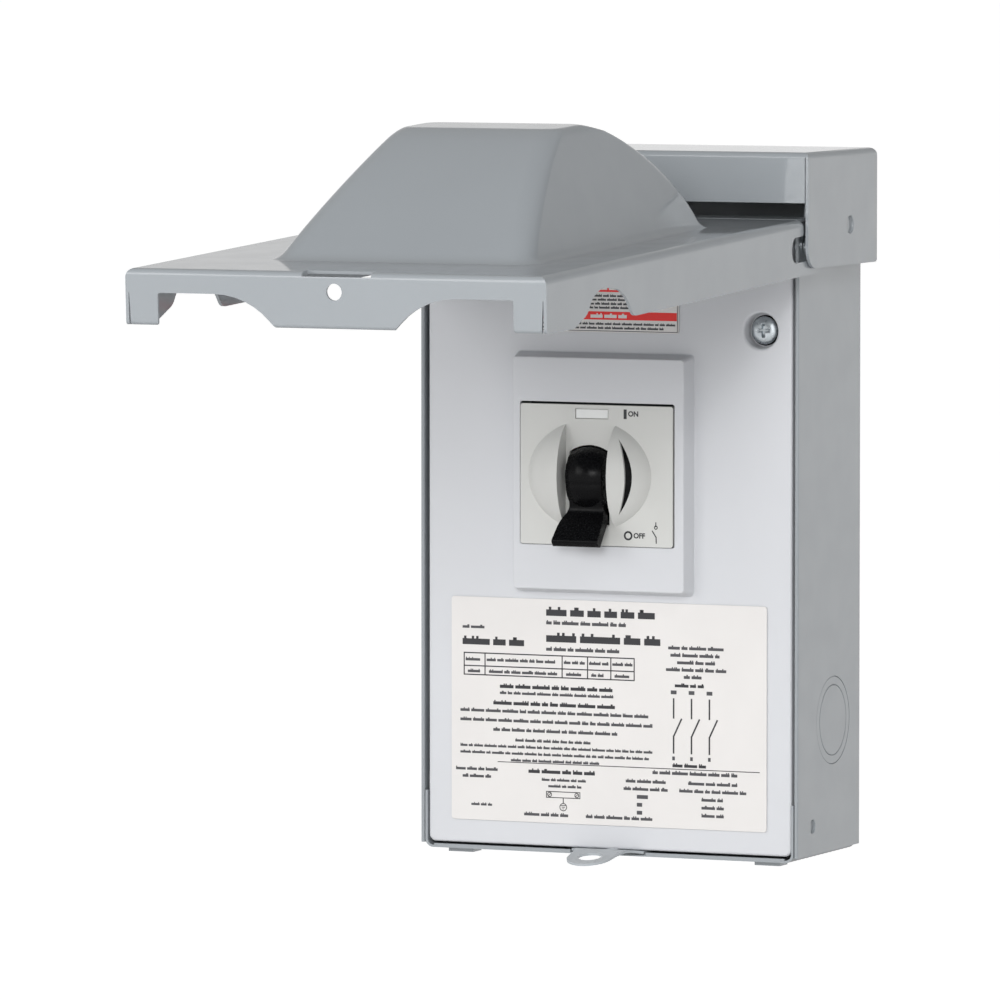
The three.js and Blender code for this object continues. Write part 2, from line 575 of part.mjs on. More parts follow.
piece('back_knockout', backSlug, PAINT);

const lidFrame = new THREE.Group();
lidFrame.position.set(0, LID.hingeY, LID.hingeZ);
lidFrame.rotation.x = THREE.MathUtils.degToRad(LID.droop);
group.add(lidFrame);
piece('lid', lid(), PAINT, lidFrame);

piece('dead_front', deadFront(), PALE_PAINT);
piece('dead_front_screw', deadFrontScrew(), ZINC);
piece('screw_washer', screwWasher(), BLACK);
piece('screw_bracket', screwBracket(), PAINT);
piece('dead_front_ledge', mirrorX(ledge(-40, 40, 9)), PAINT);
const labelY = FRONT.y - GAP;
piece('rating_label', box(-71, 71, labelY - 0.3, labelY, -135.1, -41.8), PAPER);
piece('caution_label', box(-35, 31.5, labelY - 0.3, labelY, 69.7, 103), PAPER);

piece('switch_faceplate', faceplate(), IVORY);
piece('toggle_handle', toggleHandle(), BLACK);
piece('padlock_slot_insert', lockInsert(), BLACK);
piece('indicator_window', box(-11.7, 2.5, PLATE.y + 0.25, PLATE.y + 0.85, 34.4, 38), CLEAR);

piece('switch_housing', switchHousing(), CASE_GREY);
piece('switch_base', switchBase(), CASE_GREY);
piece('din_rail', dinRail(), ZINC);
piece('contact_carrier', contactCarrier(), IVORY);
RAIL_SCREWS.forEach((x, i) => {
  piece(`rail_screw_${i + 1}`, phillipsScrew(x, RAIL_Z, -5.3, 3.6, 2.4, 1.9, 2.6), ZINC);
});
POLES.forEach((x, i) => {
  piece(`contact_bridge_${i + 1}`, contactBridge(x), COPPER);
  piece(`line_terminal_${i + 1}`, terminal(x, 1), COPPER);
  piece(`load_terminal_${i + 1}`, terminal(x, -1), COPPER);
  piece(`line_screw_${i + 1}`, terminalScrew(x, 1), ZINC);
  piece(`load_screw_${i + 1}`, terminalScrew(x, -1), ZINC);
});
piece('ground_bar', groundBar(), COPPER);
GROUND.screws.forEach((x, i) => {
  piece(`ground_screw_${i + 1}`, phillipsScrew(x, GROUND.z, -15.8, 3.4, 2.4, 1.8, 4.8), ZINC);
});

export default group;
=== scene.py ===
"""AC disconnect box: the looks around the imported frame.

Shapes are drawn in millimetres in the row frame (x across, -y to the front, z up) and are
scaled to metres when a piece is made. The lid is drawn flat and then set at its open droop.
"""
import json
import math
import random

import bmesh
import bpy
from mathutils import Matrix, Vector

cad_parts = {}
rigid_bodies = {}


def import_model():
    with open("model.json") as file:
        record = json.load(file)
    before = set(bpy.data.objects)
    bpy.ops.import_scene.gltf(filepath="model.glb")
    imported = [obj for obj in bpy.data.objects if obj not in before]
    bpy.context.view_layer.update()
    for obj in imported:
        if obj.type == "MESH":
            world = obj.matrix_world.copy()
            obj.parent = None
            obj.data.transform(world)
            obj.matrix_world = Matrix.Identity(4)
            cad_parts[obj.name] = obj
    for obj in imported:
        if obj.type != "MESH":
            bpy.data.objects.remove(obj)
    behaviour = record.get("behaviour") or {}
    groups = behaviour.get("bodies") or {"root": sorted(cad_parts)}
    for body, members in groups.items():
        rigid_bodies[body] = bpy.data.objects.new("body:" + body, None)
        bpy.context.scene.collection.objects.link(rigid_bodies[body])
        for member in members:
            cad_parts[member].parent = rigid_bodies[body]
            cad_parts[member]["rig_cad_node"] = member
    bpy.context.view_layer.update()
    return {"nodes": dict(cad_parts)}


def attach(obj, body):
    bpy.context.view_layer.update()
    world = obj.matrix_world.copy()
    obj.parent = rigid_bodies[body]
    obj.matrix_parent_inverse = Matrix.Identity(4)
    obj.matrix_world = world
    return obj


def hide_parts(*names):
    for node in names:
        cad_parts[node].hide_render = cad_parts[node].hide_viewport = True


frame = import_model()

MM = 0.001
SHEET = 1.2
ARC_STEPS = 6
SHARP = math.radians(32)

HALF_W = 85.0
BOX_D = 70.2
BOTTOM = -145.4
PAN_BOTTOM = -147.4
BACK_TOP = 143.6
TOP = 145.4

WALL_IN = HALF_W - SHEET
HOOD_HALF = 91.6
HOOD_DEPTH = 76.3
HOOD_LOW = 97.8
PAN_HALF = 83.0
PAN_FRONT = -69.9
PAN_TOP = -123.5

# Places on the side walls as (y, z), the knockout's radii, and the height of the rail.
KNOCKOUT = (-31.4, -91.2)
SLUG_R = 14.6
RING_R = 18.25
PAN_CLINCH = (-53.6, -133.6)
HOOD_CLINCH = (-29.9, 114.3)
HINGE = (-62.64, 106.76)
RAIL_Z = 11.0

LID_HALF = 89.9
LID_LENGTH = 263.7
LID_DROOP = math.radians(2.63)
LID_SET = Matrix.Translation((0, -77.25, 118.1)) @ Matrix.Rotation(LID_DROOP, 4, "X")

FRONT_Y = -69.2
PLATE_Y = -76.4
TOGGLE = Vector((-5.5, -73.2, 10.6))
SCREW = Vector((67.8, 0, 71.7))
CUP_R = 7.4
CUP_FLOOR = FRONT_Y + 6


# ---------------------------------------------------------------- outlines and solids
def rounded(points, steps=ARC_STEPS):
    """Corners (a, b) or (a, b, setback) as an outline; a setback turns the corner into an arc."""
    line = []
    for i, corner in enumerate(points):
        here = Vector(corner[:2])
        if len(corner) == 2:
            line.append(here)
            continue
        into = (Vector(points[i - 1][:2]) - here).normalized()
        out = (Vector(points[(i + 1) % len(points)][:2]) - here).normalized()
        start = here + into * corner[2]
        end = here + out * corner[2]
        pull = math.sin(into.angle(out) / 2)
        for k in range(steps + 1):
            t = k / steps
            a, b, c = (1 - t) ** 2, 2 * pull * t * (1 - t), t ** 2
            line.append((start * a + here * b + end * c) / (a + b + c))
    return line


def mirrored(points):
    """Right-hand corners from the centre outwards, with the left-hand ones added."""
    return points + [(-p[0], *p[1:]) for p in reversed(points)]


def circle(a, b, radius, count=48):
    turns = [2 * math.pi * k / count for k in range(count)]
    return [Vector((a + radius * math.cos(t), b + radius * math.sin(t))) for t in turns]


def to_object(bm):
    bmesh.ops.recalc_face_normals(bm, faces=bm.faces)
    mesh = bpy.data.meshes.new("shape")
    bm.to_mesh(mesh)
    bm.free()
    shape = bpy.data.objects.new("shape", mesh)
    bpy.context.scene.collection.objects.link(shape)
    return shape


def loft(rings, closed=False):
    """A skin through rings of equal length: capped at both ends, or closed into a loop."""
    bm = bmesh.new()
    rows = [[bm.verts.new(p) for p in ring] for ring in rings]
    count = len(rows[0])
    following = rows[1:] + ([rows[0]] if closed else [])
    for row, after in zip(rows, following):
        for i in range(count):
            j = (i + 1) % count
            bm.faces.new((row[i], row[j], after[j], after[i]))
    if not closed:
        bm.faces.new(rows[0])
        bm.faces.new(rows[-1])
    return to_object(bm)


PLACE = {
    "x": lambda a, b, c: (c, a, b),
    "y": lambda a, b, c: (a, c, b),
    "z": lambda a, b, c: (a, b, c),
}


def prism(outline, axis, low, high):
    """An outline in the two other axes, made solid from low to high along one axis."""
    place = PLACE[axis]
    return loft([[place(a, b, c) for a, b in outline] for c in (low, high)])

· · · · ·

▶ **Task instructions**:
Restate the whole listing exactly, leaving out nothing.

▶ **Written solution**:
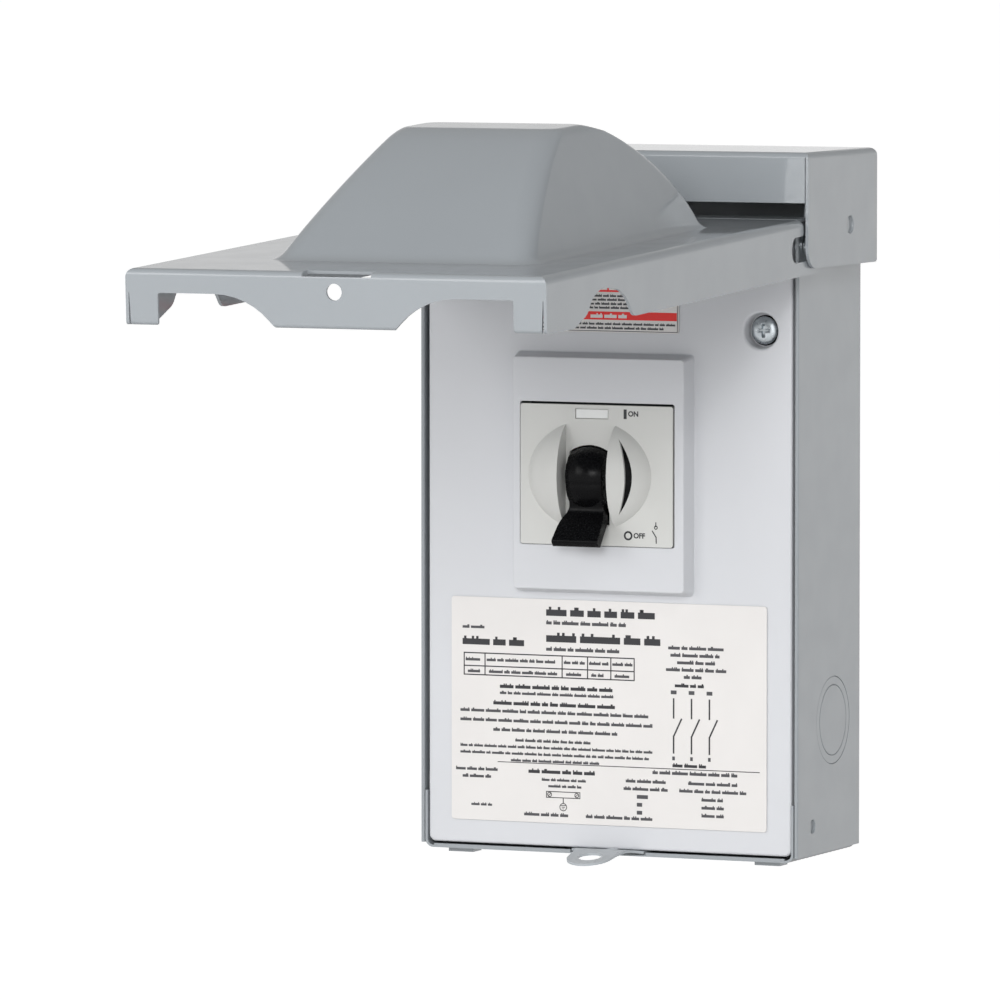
The three.js and Blender code for this object continues. Write part 2, from line 575 of part.mjs on. More parts follow.
piece('back_knockout', backSlug, PAINT);

const lidFrame = new THREE.Group();
lidFrame.position.set(0, LID.hingeY, LID.hingeZ);
lidFrame.rotation.x = THREE.MathUtils.degToRad(LID.droop);
group.add(lidFrame);
piece('lid', lid(), PAINT, lidFrame);

piece('dead_front', deadFront(), PALE_PAINT);
piece('dead_front_screw', deadFrontScrew(), ZINC);
piece('screw_washer', screwWasher(), BLACK);
piece('screw_bracket', screwBracket(), PAINT);
piece('dead_front_ledge', mirrorX(ledge(-40, 40, 9)), PAINT);
const labelY = FRONT.y - GAP;
piece('rating_label', box(-71, 71, labelY - 0.3, labelY, -135.1, -41.8), PAPER);
piece('caution_label', box(-35, 31.5, labelY - 0.3, labelY, 69.7, 103), PAPER);

piece('switch_faceplate', faceplate(), IVORY);
piece('toggle_handle', toggleHandle(), BLACK);
piece('padlock_slot_insert', lockInsert(), BLACK);
piece('indicator_window', box(-11.7, 2.5, PLATE.y + 0.25, PLATE.y + 0.85, 34.4, 38), CLEAR);

piece('switch_housing', switchHousing(), CASE_GREY);
piece('switch_base', switchBase(), CASE_GREY);
piece('din_rail', dinRail(), ZINC);
piece('contact_carrier', contactCarrier(), IVORY);
RAIL_SCREWS.forEach((x, i) => {
  piece(`rail_screw_${i + 1}`, phillipsScrew(x, RAIL_Z, -5.3, 3.6, 2.4, 1.9, 2.6), ZINC);
});
POLES.forEach((x, i) => {
  piece(`contact_bridge_${i + 1}`, contactBridge(x), COPPER);
  piece(`line_terminal_${i + 1}`, terminal(x, 1), COPPER);
  piece(`load_terminal_${i + 1}`, terminal(x, -1), COPPER);
  piece(`line_screw_${i + 1}`, terminalScrew(x, 1), ZINC);
  piece(`load_screw_${i + 1}`, terminalScrew(x, -1), ZINC);
});
piece('ground_bar', groundBar(), COPPER);
GROUND.screws.forEach((x, i) => {
  piece(`ground_screw_${i + 1}`, phillipsScrew(x, GROUND.z, -15.8, 3.4, 2.4, 1.8, 4.8), ZINC);
});

export default group;
=== scene.py ===
"""AC disconnect box: the looks around the imported frame.

Shapes are drawn in millimetres in the row frame (x across, -y to the front, z up) and are
scaled to metres when a piece is made. The lid is drawn flat and then set at its open droop.
"""
import json
import math
import random

import bmesh
import bpy
from mathutils import Matrix, Vector

cad_parts = {}
rigid_bodies = {}


def import_model():
    with open("model.json") as file:
        record = json.load(file)
    before = set(bpy.data.objects)
    bpy.ops.import_scene.gltf(filepath="model.glb")
    imported = [obj for obj in bpy.data.objects if obj not in before]
    bpy.context.view_layer.update()
    for obj in imported:
        if obj.type == "MESH":
            world = obj.matrix_world.copy()
            obj.parent = None
            obj.data.transform(world)
            obj.matrix_world = Matrix.Identity(4)
            cad_parts[obj.name] = obj
    for obj in imported:
        if obj.type != "MESH":
            bpy.data.objects.remove(obj)
    behaviour = record.get("behaviour") or {}
    groups = behaviour.get("bodies") or {"root": sorted(cad_parts)}
    for body, members in groups.items():
        rigid_bodies[body] = bpy.data.objects.new("body:" + body, None)
        bpy.context.scene.collection.objects.link(rigid_bodies[body])
        for member in members:
            cad_parts[member].parent = rigid_bodies[body]
            cad_parts[member]["rig_cad_node"] = member
    bpy.context.view_layer.update()
    return {"nodes": dict(cad_parts)}


def attach(obj, body):
    bpy.context.view_layer.update()
    world = obj.matrix_world.copy()
    obj.parent = rigid_bodies[body]
    obj.matrix_parent_inverse = Matrix.Identity(4)
    obj.matrix_world = world
    return obj


def hide_parts(*names):
    for node in names:
        cad_parts[node].hide_render = cad_parts[node].hide_viewport = True


frame = import_model()

MM = 0.001
SHEET = 1.2
ARC_STEPS = 6
SHARP = math.radians(32)

HALF_W = 85.0
BOX_D = 70.2
BOTTOM = -145.4
PAN_BOTTOM = -147.4
BACK_TOP = 143.6
TOP = 145.4

WALL_IN = HALF_W - SHEET
HOOD_HALF = 91.6
HOOD_DEPTH = 76.3
HOOD_LOW = 97.8
PAN_HALF = 83.0
PAN_FRONT = -69.9
PAN_TOP = -123.5

# Places on the side walls as (y, z), the knockout's radii, and the height of the rail.
KNOCKOUT = (-31.4, -91.2)
SLUG_R = 14.6
RING_R = 18.25
PAN_CLINCH = (-53.6, -133.6)
HOOD_CLINCH = (-29.9, 114.3)
HINGE = (-62.64, 106.76)
RAIL_Z = 11.0

LID_HALF = 89.9
LID_LENGTH = 263.7
LID_DROOP = math.radians(2.63)
LID_SET = Matrix.Translation((0, -77.25, 118.1)) @ Matrix.Rotation(LID_DROOP, 4, "X")

FRONT_Y = -69.2
PLATE_Y = -76.4
TOGGLE = Vector((-5.5, -73.2, 10.6))
SCREW = Vector((67.8, 0, 71.7))
CUP_R = 7.4
CUP_FLOOR = FRONT_Y + 6


# ---------------------------------------------------------------- outlines and solids
def rounded(points, steps=ARC_STEPS):
    """Corners (a, b) or (a, b, setback) as an outline; a setback turns the corner into an arc."""
    line = []
    for i, corner in enumerate(points):
        here = Vector(corner[:2])
        if len(corner) == 2:
            line.append(here)
            continue
        into = (Vector(points[i - 1][:2]) - here).normalized()
        out = (Vector(points[(i + 1) % len(points)][:2]) - here).normalized()
        start = here + into * corner[2]
        end = here + out * corner[2]
        pull = math.sin(into.angle(out) / 2)
        for k in range(steps + 1):
            t = k / steps
            a, b, c = (1 - t) ** 2, 2 * pull * t * (1 - t), t ** 2
            line.append((start * a + here * b + end * c) / (a + b + c))
    return line


def mirrored(points):
    """Right-hand corners from the centre outwards, with the left-hand ones added."""
    return points + [(-p[0], *p[1:]) for p in reversed(points)]


def circle(a, b, radius, count=48):
    turns = [2 * math.pi * k / count for k in range(count)]
    return [Vector((a + radius * math.cos(t), b + radius * math.sin(t))) for t in turns]


def to_object(bm):
    bmesh.ops.recalc_face_normals(bm, faces=bm.faces)
    mesh = bpy.data.meshes.new("shape")
    bm.to_mesh(mesh)
    bm.free()
    shape = bpy.data.objects.new("shape", mesh)
    bpy.context.scene.collection.objects.link(shape)
    return shape


def loft(rings, closed=False):
    """A skin through rings of equal length: capped at both ends, or closed into a loop."""
    bm = bmesh.new()
    rows = [[bm.verts.new(p) for p in ring] for ring in rings]
    count = len(rows[0])
    following = rows[1:] + ([rows[0]] if closed else [])
    for row, after in zip(rows, following):
        for i in range(count):
            j = (i + 1) % count
            bm.faces.new((row[i], row[j], after[j], after[i]))
    if not closed:
        bm.faces.new(rows[0])
        bm.faces.new(rows[-1])
    return to_object(bm)


PLACE = {
    "x": lambda a, b, c: (c, a, b),
    "y": lambda a, b, c: (a, c, b),
    "z": lambda a, b, c: (a, b, c),
}


def prism(outline, axis, low, high):
    """An outline in the two other axes, made solid from low to high along one axis."""
    place = PLACE[axis]
    return loft([[place(a, b, c) for a, b in outline] for c in (low, high)])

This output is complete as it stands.